TEXT JOIN TO 77022

No Common Love, No Common Life

Down in the ninth circle of Hell, where “traitors are laid to waste forevermore,” fixed up to the head at least in ice, Dante picks his way through the region of Caina, named after Cain, the first man guilty of fratricide and founder of a city. There he comes upon two men who glare at each other, face to face, ensnared by the hair. “Who are you?” he asks, and when they raise their eyes to look at him, the tears freeze in their eyes and lock them shut. “Never a clamp clamped plank to plank so hard,” he says,

at which they were so overcome with wrath,
they butted head to head like two he-goats.

Who are they? A soul nearby, stoolie to the last, spills the beans, revealing that the men are brothers, the counts of Mangona, who killed each other in battle:

From the same womb they came. And you could search
all of Caina, and you’d never find
souls fitter to be fixed in aspic here.

Is that an apt image of the two Americas of our time? 

Some people say that we are drawing near to a new civil war, brother raising his arm against brother. Mere weeks before Robert E. Lee’s surrender to Ulysses S. Grant at Appomattox Court House, President Lincoln recalled for men of both the North and the South the admonitory words of Christ: “Woe unto the world because of offenses; for it must needs be that offenses come, but woe to that man by whom the offense cometh” (Matthew 18:7). 

Slavery, said the president, may have been one of those offenses which God in his providence has borne for a time but will bear no longer, giving to both North and South “this terrible war as the woe due to those by whom the offense came.” If so, who can fail to discern, he said, “any departure from those divine attributes which the believers in a living God always ascribe to Him?” 

Blood for blood: every drop shed by the lash paid for by every drop shed by the sword.

Yet Lincoln was not crowing in triumph. Many thousands of men had yet to die on the battlefield; more than 300 at Appomattox alone. So he ended his speech with a call for mercy and brotherhood: 

With malice toward none, with charity for all, with firmness in the right as God gives us to see the right, let us strive on to finish the work we are in, to bind up the nation’s wounds, to care for him who shall have borne the battle and for his widow and his orphan, to do all which may achieve and cherish a just and lasting peace among ourselves and with all nations.

Had Lincoln lived, perhaps he might have restrained the most radical members of his own party, those who wanted to humiliate and rape the South. “May the fires of his new furnace never go out,” wrote the editor of The Louisiana Planter at the death of Thaddeus Stevens, the most vindictive of the Republicans, in 1868.
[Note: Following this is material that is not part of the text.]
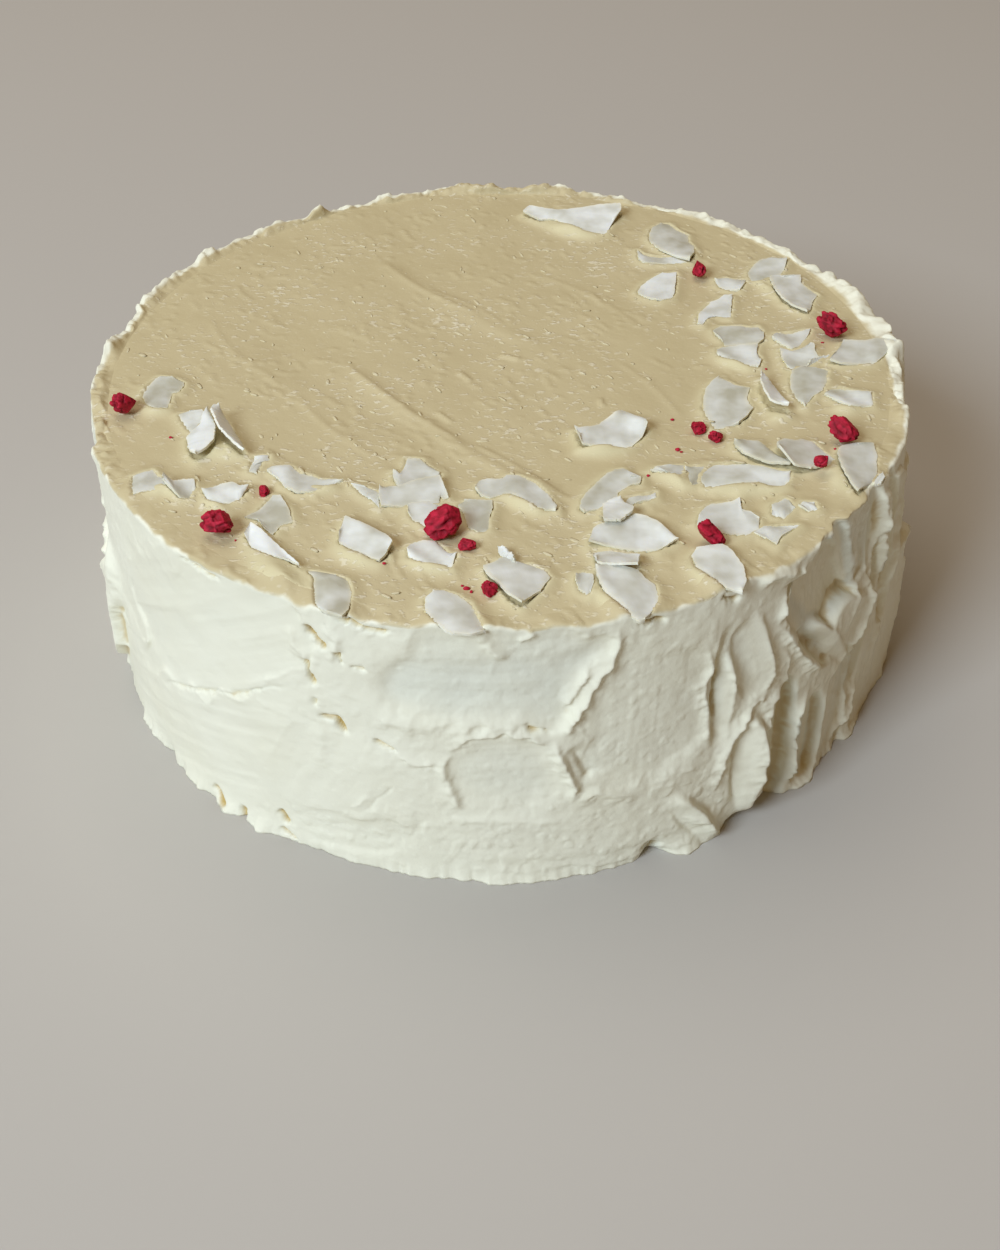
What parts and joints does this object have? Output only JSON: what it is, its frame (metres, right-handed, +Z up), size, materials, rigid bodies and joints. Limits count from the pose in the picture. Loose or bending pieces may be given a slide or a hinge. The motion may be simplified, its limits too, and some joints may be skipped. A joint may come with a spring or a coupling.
{
  "type": "layer cake",
  "caption": "Round cake frosted all over with cream frosting in rough knife strokes, with coconut chips and freeze-dried raspberry pieces scattered on the top.",
  "frame": {"origin": "middle of the underside, on the surface that the cake stands on", "axes": "+Z up through the top of the cake, -Y towards the front, where the toppings lie thickest"},
  "size_m": [0.2484, 0.2483, 0.0966],
  "materials": {
    "frosting": "cream-white butter frosting, soft satin, spread with a palette knife",
    "coconut": "dried coconut shavings, white and slightly see-through",
    "raspberry": "freeze-dried raspberry, dry and crimson"
  },
  "bodies": {
    "root": {"cake": "frosting", "coconut_chip_01": "coconut", "coconut_chip_02": "coconut", "coconut_chip_03": "coconut", "coconut_chip_04": "coconut", "coconut_chip_05": "coconut", "coconut_chip_06": "coconut", "coconut_chip_07": "coconut", "coconut_chip_08": "coconut", "coconut_chip_09": "coconut", "coconut_chip_10": "coconut", "coconut_chip_11": "coconut", "coconut_chip_12": "coconut", "coconut_chip_13": "coconut", "coconut_chip_14": "coconut", "coconut_chip_15": "coconut", "coconut_chip_16": "coconut", "coconut_chip_17": "coconut", "coconut_chip_18": "coconut", "coconut_chip_19": "coconut", "coconut_chip_20": "coconut", "coconut_chip_21": "coconut", "coconut_chip_22": "coconut", "coconut_chip_23": "coconut", "coconut_chip_24": "coconut", "coconut_chip_25": "coconut", "coconut_chip_26": "coconut", "coconut_chip_27": "coconut", "coconut_chip_28": "coconut", "coconut_chip_29": "coconut", "coconut_chip_30": "coconut", "coconut_chip_31": "coconut", "coconut_chip_32": "coconut", "coconut_chip_33": "coconut", "coconut_chip_34": "coconut", "coconut_chip_35": "coconut", "coconut_chip_36": "coconut", "coconut_chip_37": "coconut", "coconut_chip_38": "coconut", "coconut_chip_39": "coconut", "coconut_chip_40": "coconut", "coconut_chip_41": "coconut", "coconut_chip_42": "coconut", "coconut_chip_43": "coconut", "coconut_chip_44": "coconut", "coconut_chip_45": "coconut", "coconut_chip_46": "coconut", "coconut_chip_47": "coconut", "coconut_chip_48": "coconut", "coconut_chip_49": "coconut", "raspberry_piece_01": "raspberry", "raspberry_piece_02": "raspberry", "raspberry_piece_03": "raspberry", "raspberry_piece_04": "raspberry", "raspberry_piece_05": "raspberry", "raspberry_piece_06": "raspberry", "raspberry_piece_07": "raspberry", "raspberry_piece_08": "raspberry"}
  },
  "joints": []
}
Yet somehow the nation did pull together. We must not be sentimental about it. The people of Vicksburg, whom Grant starved and shelled into submission, would not celebrate the Fourth of July for another 81 years. Reconstruction was quite an ugly chapter in American history, with evils on all sides, not the least of which was the transformation of a group of idle white pranksters into a vigilante army of terror, the Ku Klux Klan. But the union endured. After all, it was as Lincoln had said, that the men of both sides “read the same Bible and prayed to the same God.”

Let the agnostic and atheist scoff. What needs explaining is not the strife. Romulus, in the founding myth of Rome, slew his brother Remus. Olympias, it is thought, poisoned her husband Philip, the king of Macedon, to clear the way for her darling son, Alexander. Marc Antony traded the life of his brother to Octavian, in return for permission to assassinate his enemy Cicero. When the English came to New England, they did not find the native tribes at peace, but rather the Pequots were hated by their cousins the Mohegans, who were joined in this hatred by the Wampanoags and the Narragansetts; hence came the Pequot War (1636-1638). 

Homo homini lupus, the saying goes. Man is a wolf to man.

What needs explaining is that men of the North and men of the South managed somehow to forgive one another and live together again. Their consciences were touched. It is hard to reach that mysterious place, the human conscience. Mostly it lies beneath a hundred layers of habit and stone. 

Sometimes only calamity can do it. In every village and town and city in America, every Sunday, the words of Jesus were heard, and many were the old slaveholders and soldiers of the Confederacy who did take them to heart, regardless of what their worst enemies to the north said about them; and the best of the old abolitionists in the North, not so many as we should like, came down from their moral high horses and did hard and honest work for the black men they had helped to set free. Perhaps they remembered that no man is free from sin. On that dread day of judgment, the saints themselves shall tremble, as the sober old hymn rightly says.

Some people say we are on the verge of another civil war. I cannot tell. If so, we will not see another Manassas or Gettysburg. We are not in the physical or moral shape for it. But it raises this question: Whom are we more like? Grant and Lee? Sherman and Forrest, who became warm friends when the war was over? Or rather the brothers of Mangona, for whom physical proximity itself was a cause of irritation and a spur to hatred and violence?

But here I should recall my own observation. What needs to be explained is what the reconcilers did, not what the fratricides did. What but the grace of God can move a man to love his enemy? But what happens when a formerly Christian nation forgets the reality of sin and our desperate need of grace? What happens when there is nothing left to lift the souls of men to a realm wherein they leave off their strife, and stand abashed before the justice and mercy of God?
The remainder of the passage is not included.